Scripts that build objects
** start **
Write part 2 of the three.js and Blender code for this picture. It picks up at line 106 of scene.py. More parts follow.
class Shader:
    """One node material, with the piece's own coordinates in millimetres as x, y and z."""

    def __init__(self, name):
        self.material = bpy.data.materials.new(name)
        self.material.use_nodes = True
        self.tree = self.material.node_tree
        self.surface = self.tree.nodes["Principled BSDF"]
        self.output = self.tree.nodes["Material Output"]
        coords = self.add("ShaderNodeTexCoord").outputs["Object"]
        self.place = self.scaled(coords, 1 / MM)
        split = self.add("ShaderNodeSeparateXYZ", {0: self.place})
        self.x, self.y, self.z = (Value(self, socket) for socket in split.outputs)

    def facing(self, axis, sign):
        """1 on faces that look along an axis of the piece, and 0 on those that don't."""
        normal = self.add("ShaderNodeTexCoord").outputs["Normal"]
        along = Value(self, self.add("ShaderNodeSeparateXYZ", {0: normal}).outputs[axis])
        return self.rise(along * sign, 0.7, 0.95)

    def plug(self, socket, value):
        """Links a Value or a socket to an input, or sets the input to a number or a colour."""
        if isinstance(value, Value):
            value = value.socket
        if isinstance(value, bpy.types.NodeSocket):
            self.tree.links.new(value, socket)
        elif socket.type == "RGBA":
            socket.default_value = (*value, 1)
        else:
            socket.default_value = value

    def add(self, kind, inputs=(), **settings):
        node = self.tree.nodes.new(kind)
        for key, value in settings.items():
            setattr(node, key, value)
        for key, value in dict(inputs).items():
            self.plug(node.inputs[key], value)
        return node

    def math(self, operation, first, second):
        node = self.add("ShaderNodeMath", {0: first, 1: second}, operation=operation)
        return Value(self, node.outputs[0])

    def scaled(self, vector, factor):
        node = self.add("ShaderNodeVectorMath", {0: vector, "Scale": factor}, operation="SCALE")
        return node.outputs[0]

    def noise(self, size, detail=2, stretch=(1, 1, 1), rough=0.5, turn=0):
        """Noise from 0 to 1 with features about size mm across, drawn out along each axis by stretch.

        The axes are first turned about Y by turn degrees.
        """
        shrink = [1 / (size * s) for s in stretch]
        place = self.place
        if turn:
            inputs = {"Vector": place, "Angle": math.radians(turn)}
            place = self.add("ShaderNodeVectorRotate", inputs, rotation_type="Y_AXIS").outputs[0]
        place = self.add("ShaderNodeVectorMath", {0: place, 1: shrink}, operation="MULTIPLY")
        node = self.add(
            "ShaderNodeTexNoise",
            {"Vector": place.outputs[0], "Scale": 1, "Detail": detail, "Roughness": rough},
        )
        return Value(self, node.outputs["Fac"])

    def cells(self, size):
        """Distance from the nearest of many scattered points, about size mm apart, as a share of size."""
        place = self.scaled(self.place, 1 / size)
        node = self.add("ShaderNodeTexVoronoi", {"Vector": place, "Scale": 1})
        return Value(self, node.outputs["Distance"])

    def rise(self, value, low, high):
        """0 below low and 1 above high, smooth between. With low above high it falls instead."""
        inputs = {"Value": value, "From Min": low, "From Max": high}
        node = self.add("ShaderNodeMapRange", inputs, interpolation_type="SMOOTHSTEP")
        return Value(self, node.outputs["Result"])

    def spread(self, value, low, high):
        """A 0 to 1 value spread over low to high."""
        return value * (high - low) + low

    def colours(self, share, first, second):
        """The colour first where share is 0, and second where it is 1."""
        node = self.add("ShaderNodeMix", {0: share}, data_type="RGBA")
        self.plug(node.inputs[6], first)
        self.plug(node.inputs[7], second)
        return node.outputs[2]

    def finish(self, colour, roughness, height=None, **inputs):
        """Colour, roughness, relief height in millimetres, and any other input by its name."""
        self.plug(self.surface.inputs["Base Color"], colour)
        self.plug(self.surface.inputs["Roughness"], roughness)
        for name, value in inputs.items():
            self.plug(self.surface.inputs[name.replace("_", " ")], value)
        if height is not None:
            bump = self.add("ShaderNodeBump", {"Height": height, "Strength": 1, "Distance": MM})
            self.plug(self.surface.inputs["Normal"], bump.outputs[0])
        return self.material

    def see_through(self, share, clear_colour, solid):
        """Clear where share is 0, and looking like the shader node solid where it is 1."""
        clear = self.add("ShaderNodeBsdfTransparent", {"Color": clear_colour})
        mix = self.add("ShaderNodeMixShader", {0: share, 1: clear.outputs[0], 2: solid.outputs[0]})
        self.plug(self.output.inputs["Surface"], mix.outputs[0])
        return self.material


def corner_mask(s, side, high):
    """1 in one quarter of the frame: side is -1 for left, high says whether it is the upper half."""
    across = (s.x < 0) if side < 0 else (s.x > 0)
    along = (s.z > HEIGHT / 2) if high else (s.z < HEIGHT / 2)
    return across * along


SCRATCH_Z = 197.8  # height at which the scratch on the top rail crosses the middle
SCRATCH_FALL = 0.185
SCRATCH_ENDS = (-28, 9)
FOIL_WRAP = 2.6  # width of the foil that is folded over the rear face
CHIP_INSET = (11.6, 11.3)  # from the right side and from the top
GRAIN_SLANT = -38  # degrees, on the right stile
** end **
** start **
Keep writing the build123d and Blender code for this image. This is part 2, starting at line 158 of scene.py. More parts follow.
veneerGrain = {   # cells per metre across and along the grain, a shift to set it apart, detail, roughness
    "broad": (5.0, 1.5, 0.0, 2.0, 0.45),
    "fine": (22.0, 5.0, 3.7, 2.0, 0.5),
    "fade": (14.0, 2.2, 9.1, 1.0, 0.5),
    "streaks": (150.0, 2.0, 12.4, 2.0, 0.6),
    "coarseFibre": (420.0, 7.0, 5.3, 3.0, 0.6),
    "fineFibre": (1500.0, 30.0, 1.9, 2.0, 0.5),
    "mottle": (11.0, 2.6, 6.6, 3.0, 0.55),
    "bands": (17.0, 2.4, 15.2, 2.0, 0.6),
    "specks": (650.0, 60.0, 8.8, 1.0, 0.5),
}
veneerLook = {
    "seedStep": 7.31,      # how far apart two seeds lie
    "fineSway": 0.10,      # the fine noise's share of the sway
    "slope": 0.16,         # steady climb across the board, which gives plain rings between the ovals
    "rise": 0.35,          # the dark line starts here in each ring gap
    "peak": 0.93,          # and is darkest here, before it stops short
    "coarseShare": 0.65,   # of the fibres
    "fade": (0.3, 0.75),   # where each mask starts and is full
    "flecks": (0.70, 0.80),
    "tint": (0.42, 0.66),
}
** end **
**What is asked**: Nothing but the lines from the one with "Write part 2" through the one with "return self.rise(along *" should be retyped; include both and keep them exact.

**Answer to this exercise**:
Write part 2 of the three.js and Blender code for this picture. It picks up at line 106 of scene.py. More parts follow.
class Shader:
    """One node material, with the piece's own coordinates in millimetres as x, y and z."""

    def __init__(self, name):
        self.material = bpy.data.materials.new(name)
        self.material.use_nodes = True
        self.tree = self.material.node_tree
        self.surface = self.tree.nodes["Principled BSDF"]
        self.output = self.tree.nodes["Material Output"]
        coords = self.add("ShaderNodeTexCoord").outputs["Object"]
        self.place = self.scaled(coords, 1 / MM)
        split = self.add("ShaderNodeSeparateXYZ", {0: self.place})
        self.x, self.y, self.z = (Value(self, socket) for socket in split.outputs)

    def facing(self, axis, sign):
        """1 on faces that look along an axis of the piece, and 0 on those that don't."""
        normal = self.add("ShaderNodeTexCoord").outputs["Normal"]
        along = Value(self, self.add("ShaderNodeSeparateXYZ", {0: normal}).outputs[axis])
        return self.rise(along * sign, 0.7, 0.95)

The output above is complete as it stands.